Berpotensi Langgar Konstitusi

Itulah sebabnya, pengumuman Prabowo untuk menerima 1.000 warga Gaza di Indonesia membuahkan tanda tanya besar, meski Sang Presiden dan jajarannya bilang ini sifatnya hanya sementara, yaitu sampai mereka sembuh dan situasi aman barulah dikembalikan ke daerah asal.

Pengamat politik Timur Tengah dan dunia Islam Hasibullah Satrawi menyampaikan apreiasinya atas niat baik Presiden Prabowo. Dari satu sisi, gagasan tersebut bisa dianggap sebagai bentuk solidaritas kemanusiaan.

Namun ia menekankan, langkah ini tidak bisa hanya didasari niat baik semata. Butuh kajian strategis dan pemahaman menyeluruh atas situasi geopolitik Gaza saat ini.
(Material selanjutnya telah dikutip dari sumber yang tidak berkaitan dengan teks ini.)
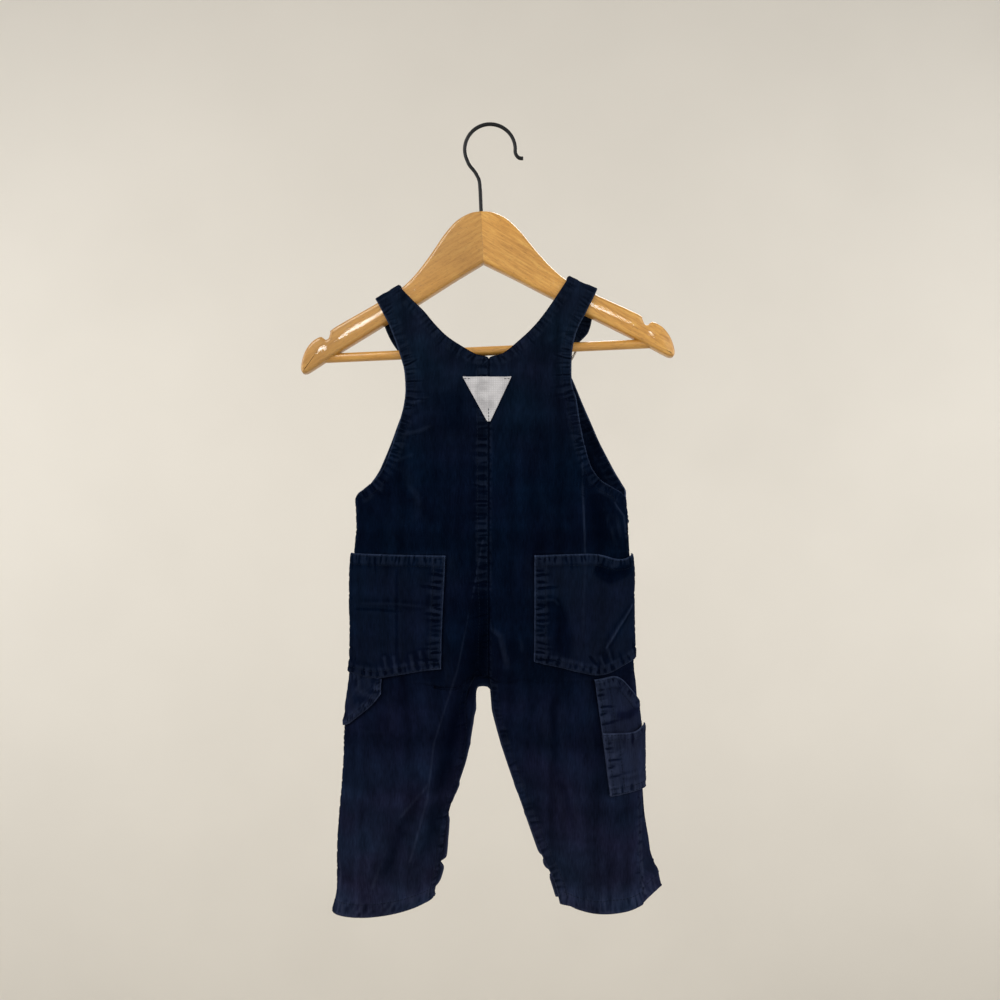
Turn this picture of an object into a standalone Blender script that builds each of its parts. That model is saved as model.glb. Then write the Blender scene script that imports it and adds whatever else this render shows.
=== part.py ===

“Kita harus waspada agar tidak menjadi bagian dari upaya relokasi paksa yang dikehendaki Israel dan sekutunya,” kata Hasibullah.

Ia pun mengingatkan bahwa sejak 18 Maret 2025 Israel menolak melanjutkan gencatan senjata. Sebaliknya, mereka malah intensif menggempur Gaza. Akibatnya, lebih dari 50.000 warga Palestina meninggal dan 115.000 lebih lainnya terluka. Di antara mereka adalah anak-anak. Evakuasi tanpa syarat yang jelas, kata Hasibullah, hanya akan memperkuat misi penjajahan Israel di wilayah Gaza.

“Tanpa komitmen gencatan senjata dan kemerdekaan Palestina yang nyata, evakuasi ini bisa jadi karpet merah bagi musuh-musuh Palestina untuk mengosongkan wilayah Gaza,” tegasnya.

Hal senada juga dituturkan Smith Alhadar, pengamat isu geopolitik Timur Tengah. Rencana Prabowo dikhawatirkan memantik protes, tidak hanya dari dalam negeri tapi juga dunia internasional. Menurut Smith, gagasan menampung warga Gaza di tengah kondisi Indonesia yang juga sedang tidak baik-baik saja bisa memicu demonstrasi besar-besaran.

“Ini justru mengancam pemerintahannya. Bisa terjadi demo besar-besaran. Ia akan melakukan suatu blunder di tengah keresahan masyarakat,” ucap Smith.

Selain itu, Smith juga menilai dengan rencana ini Prabowo berpotensi melanggar konstitusi Indonesia. Selama ini, Indonesia menentang segala bentuk penjajahan, termasuk yang dilakukan Israel terhadap Palestina. Sedangkan rencana relokasi ini justru berpotensi mendukung Israel melakukan penjajahan.

"Kita itu punya konstitusi yang secara jelas mengamanatkan bahwa penjajahan di muka bumi ini harus dihapuskan dan kemerdekaan adalah hak semua bangsa. Sekarang, mana konstitusi yang kita pegang dari dulu?" kata Smith.